Capita infatti che, come denuncia la stessa Unione consumatori a fronte di diverse segnalazioni, sportivi – o aspiranti tali – al ritorno in palestra abbiano dovuto ‘fare a pugni’ con richieste anomale, ai limiti (e forse oltre) della legalità. Una sorta di modus operandi comune a almeno a due impianti sportivi del territorio lucchese e non solo, che consisterebbe nel costringere il cliente a un rinnovo forzato dell’abbonamento per poter usufruire dei mesi già pagati ma non fruiti a causa delle chiusure, per lo più a prezzi maggiorati.

“Quando lunedì sono tornata in palestra pronta ad allenarmi – racconta una ragazza lucchese – all’ingresso, come da protocollo, mi è stato chiesto di indicare la data dell’ultimo rinnovo. Dopo aver ricordato alla reception di aver scelto e pagato a settembre (precisamente in due rate) un abbonamento di otto mesi, e di averne potuto sfruttare solo due a causa della chiusura dell’impianto sportivo, mi è stato confermato un ‘avanzo’ di sei mesi. A quel punto però mi è stato detto, con uno strano rigiro di parole, che per poter usufruire dei sei mesi di avanzo avrei dovuto pagarne almeno due di rinnovo, a un costo per lo più maggiorato. Chiesti chiarimenti in merito alla legittimità di un’imposizione simile, mi è stato detto che, a seconda delle situazioni personali, si sarebbero ‘forse’ potute fare delle eccezioni”.

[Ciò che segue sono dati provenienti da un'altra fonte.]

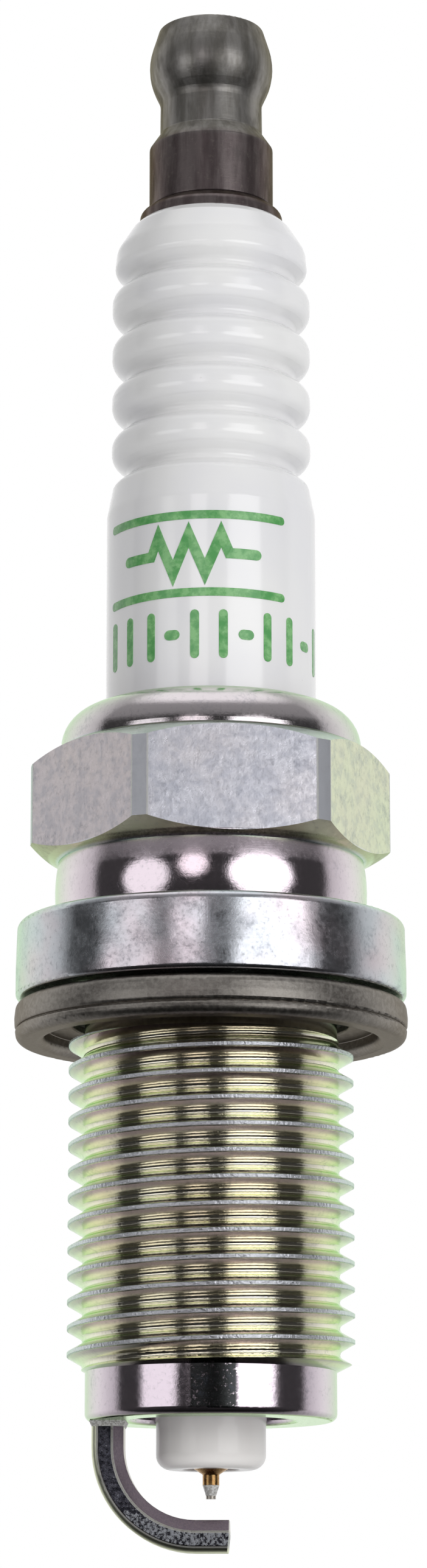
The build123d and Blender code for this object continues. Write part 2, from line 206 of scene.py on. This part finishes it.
def print_enamel():
    g = Graph("print_enamel", IOR=1.5, Coat_Weight=0.3, Coat_Roughness=0.05)
    patch = g.noise(0.5, detail=4.0, roughness=0.6)
    g.set("Base Color", g.shade(patch, 0.35, 0.68, (88, 160, 92), (134, 192, 128)))
    g.set("Roughness", g.span(patch, 0.2, 0.8, 0.18, 0.32))
    g.set("Normal", g.bump(g.noise(0.12, detail=3.0), 0.003))
    return g.material


# Zones of the shell in millimetres: _Z and _R are its lowest and highest height or radius,
# and _EDGE is where a zone fades in, from outside it to inside it.
CRIMP_EDGE_Z = (14.40, 14.60)
HEX_Z = (9.20, 14.30)
HEX_EDGE_R = (7.66, 7.74)
LOWER_CHAMFER_Z = (9.00, 10.60)
FLANGE_Z = (2.10, 5.95)
NECK_Z = (6.00, 8.80)
NECK_TOP_Z = (8.10, 8.80)
THREAD_EDGE_Z = (0.8, 0.2)
THREAD_SHOULDER_EDGE_R = (6.42, 6.70)
THREAD_CREST_EDGE_R = (6.82, 6.90)
PILOT_EDGE_Z = (-15.75, -15.95)
END_FACE_EDGE_Z = (-18.12, -18.22)
END_FACE_EDGE_R = (5.95, 5.80)

HEX_CORNER_AT = math.radians(52.5)
HEX_CORNER_HALF = math.radians(2.44)
# Azimuths on the pilot's front where a dark reflection is painted in as a dark, speckled patch.
DARK_REFLECTION_AZIMUTH = (math.radians(-98.5), math.radians(-79.5))


def shell_marks(g):
    """Noises that the shell's colour, roughness and relief share."""
    return SimpleNamespace(
        drift=g.noise(4.0, detail=2.0),
        blotch=g.noise(1.3, detail=4.0, roughness=0.6, shift=8.0),
        mottle=g.noise(0.60, detail=4.0, roughness=0.65, shift=12.0),
        fine=g.noise(0.22, detail=5.0, roughness=0.72, shift=2.0),
        upright=g.noise(0.30, (1, 1, 14), detail=3.0, shift=4.0),
        lathe=g.rings(0.12, detail=3.0),
        torn=g.noise(0.16, detail=3.0, shift=9.0))


def shell_zones(g, marks):
    """Masks that are 1 inside each zone of the shell and 0 outside it."""
    zone = SimpleNamespace()
    zone.crimp = g.span(g.height, *CRIMP_EDGE_Z)
    zone.hex_side = g.times(g.band(g.height, *HEX_Z, 0.12), g.span(g.radius, *HEX_EDGE_R))
    facing_down = g.span(g.normal["Z"], -0.25, -0.45)
    zone.lower_chamfer = g.times(g.band(g.height, *LOWER_CHAMFER_Z, 0.10), facing_down)
    zone.flange = g.band(g.height, *FLANGE_Z, 0.05)
    zone.neck = g.band(g.height, *NECK_Z, 0.05)
    zone.neck_top = g.band(g.height, *NECK_TOP_Z, 0.30)
    zone.pilot = g.span(g.height, *PILOT_EDGE_Z)
    zone.thread = g.math("SUBTRACT", g.span(g.height, *THREAD_EDGE_Z), zone.pilot)
    zone.crest = g.times(zone.thread, g.span(g.radius, *THREAD_CREST_EDGE_R))
    zone.end_face = g.times(g.span(g.height, *END_FACE_EDGE_Z), g.span(g.radius, *END_FACE_EDGE_R))

    wall = g.span(g.math("ABSOLUTE", g.normal["Z"]), 0.35, 0.20)
    zone.hex_wall = g.times(zone.hex_side, wall)
    from_corner = g.math("PINGPONG", g.plus(g.azimuth, HEX_CORNER_AT), math.radians(30))
    facet = g.span(from_corner, HEX_CORNER_HALF, 0.93 * HEX_CORNER_HALF)
    zone.corner = g.times(zone.hex_wall, facet)
    rim = g.band(from_corner, HEX_CORNER_HALF, 1.16 * HEX_CORNER_HALF, 0.06 * HEX_CORNER_HALF)
    zone.burr = g.times(zone.hex_wall, rim)

    # Painted reflection: a dark, speckled patch on the pilot's front stands in for the dark gap
    # between the lamps that the metal reflects there.
    facing = g.band(g.azimuth, *DARK_REFLECTION_AZIMUTH, 0.05)
    spots = g.span(g.plus(marks.fine, g.times(facing, 0.22)), 0.56, 0.64)
    zone.stain = g.times(g.times(g.times(zone.pilot, facing), spots), wall)
    return zone


def shell_colour(g, marks, zone):
    # Painted reflection: the hex flats are tinted by the way they face, bluish at the front, lilac
    # to the left and beige to the right, for the reflections they show.
    front = g.shade(marks.drift, 0.3, 0.7, (236, 237, 248), (250, 246, 252))
    lilac = g.shade(marks.drift, 0.3, 0.7, (240, 228, 230), (234, 224, 230))
    beige = g.shade(marks.drift, 0.3, 0.7, (244, 236, 222), (244, 242, 222))
    flat_reflection_tints = g.mix(g.span(g.normal["X"], -0.35, -0.60), front, lilac)
    flat_reflection_tints = g.mix(g.span(g.normal["X"], 0.35, 0.60), flat_reflection_tints, beige)
    cream = g.shade(marks.drift, 0.3, 0.7, (254, 246, 226), (255, 250, 234))
    cream = g.mix(g.span(g.radius, *THREAD_SHOULDER_EDGE_R), cream, tone(222, 206, 212))
    film = g.shade(marks.drift, 0.35, 0.65, (232, 220, 228), (222, 226, 234))
    for mask, colour in [
            (zone.neck, tone(246, 232, 242)),
            (zone.hex_side, flat_reflection_tints),
            (zone.lower_chamfer, tone(206, 200, 176)),
            (zone.crimp, tone(234, 226, 230)),
            (zone.thread, cream),
            (zone.crest, tone(240, 242, 250)),
            (zone.pilot, tone(240, 226, 238)),
            # painted dark reflection on the pilot's front
            (zone.stain, tone(66, 68, 68)),
            (zone.end_face, tone(226, 236, 206))]:
        film = g.mix(mask, film, colour)

    speck = g.span(marks.fine, 0.53, 0.72)
    speck_amount = g.mix_value(zone.hex_side, g.mix_value(zone.flange, 0.18, 0.36), 0.20)
    haze = g.times(g.span(marks.blotch, 0.52, 0.66), g.span(marks.fine, 0.40, 0.60))
    haze_amount = g.mix_value(zone.hex_side, 0.16, 0.20)
    cloudy = g.times(zone.hex_wall, g.span(marks.mottle, 0.44, 0.62))
    for mask, colour in [
            (g.times(speck, speck_amount), tone(112, 114, 122)),
            (g.times(haze, haze_amount), tone(112, 120, 140)),
            (g.times(cloudy, 0.22), tone(176, 184, 206)),
            (zone.corner, tone(236, 238, 246)),
            (zone.burr, tone(255, 255, 255))]:
        film = g.mix(mask, film, colour)
    return film


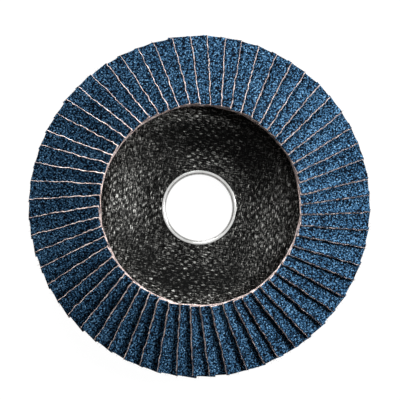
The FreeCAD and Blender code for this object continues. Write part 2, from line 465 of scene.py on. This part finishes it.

Nella legge di conversione del decreto Sostegni viene trattato anche il tema dei rimborsi in palestra. In particolare nel testo si precisa che i soggetti che offrono servizi sportivi possono riconoscere ai sottoscrittori degli abbonamenti, alternativamente al rimborso o allo svolgimento delle attività con modalità a distanza quando realizzabili, un voucher di valore pari al credito vantato utilizzabile entro sei mesi dalla fine dello stato di emergenza nazionale.

“Il testo del decreto Sostegni parla chiaro – spiega Unione consumatori –, spetta alla singola palestra scegliere se optare per il rimborso o per la restituzione dell’abbonamento non fruito attraverso un voucher, ma non prevede in alcun modo l’obbligo di un rinnovo. Certo, è possibile che gli impianti sportivi, reduci da un anno di chiusura e in crisi per i mancati introiti dai nuovi abbonati, offrano al consumatore la possibilità di rinnovare l’abbonamento per ‘sostenere’ la riapertura ma questa non può essere posta come condizione unica per utilizzare il residuo già pagato dal cliente, che deve essere libero di scegliere se e quando prorogare l’iscrizione”.

Ma c’è chi non ci sta a questa ricostruzione. È il caso dell’Auser Club di Marlia e dello Studio Danza Pilates Lucca che tengono a precisare che non tutte le palestre stanno agendo in maniera scorretta. “Nella nostra struttura, fra la prima e la seconda chiusura, si sono contate sì e no tre lamentele su un bacino di utenza di centinaia di persone – spiegano dall’Auser Club di Marlia -. Confrontandoci con i nostri colleghi possiamo assicurare che non è così per tutte le strutture”. “Abbiamo sempre rispettato ogni disposizione di sicurezza prevista dalla legge nonostante le condizioni in cui è ridotta la categoria”, aggiunge lo Studio Danza Pilates.

Stessa posizione anche per la palestra Life: “Questo non è il modus operandi della Life. Nonostante le evidenti e note difficoltà che abbiamo dovuto affrontare durante questa pandemia, ci siamo impegnati a trovare ogni tipo di soluzione per i nostri iscritti, dai corsi on line per chi volesse comunque continuare ad allenarsi, al blocco degli abbonamenti fino alla riapertura tanto attesa. Le persone che avevano un abbonamento in sospeso hanno avuto la possibilità di ricominciare dal 24 maggio senza alcun obbligo di sottoscrivere nuovi abbonamenti“.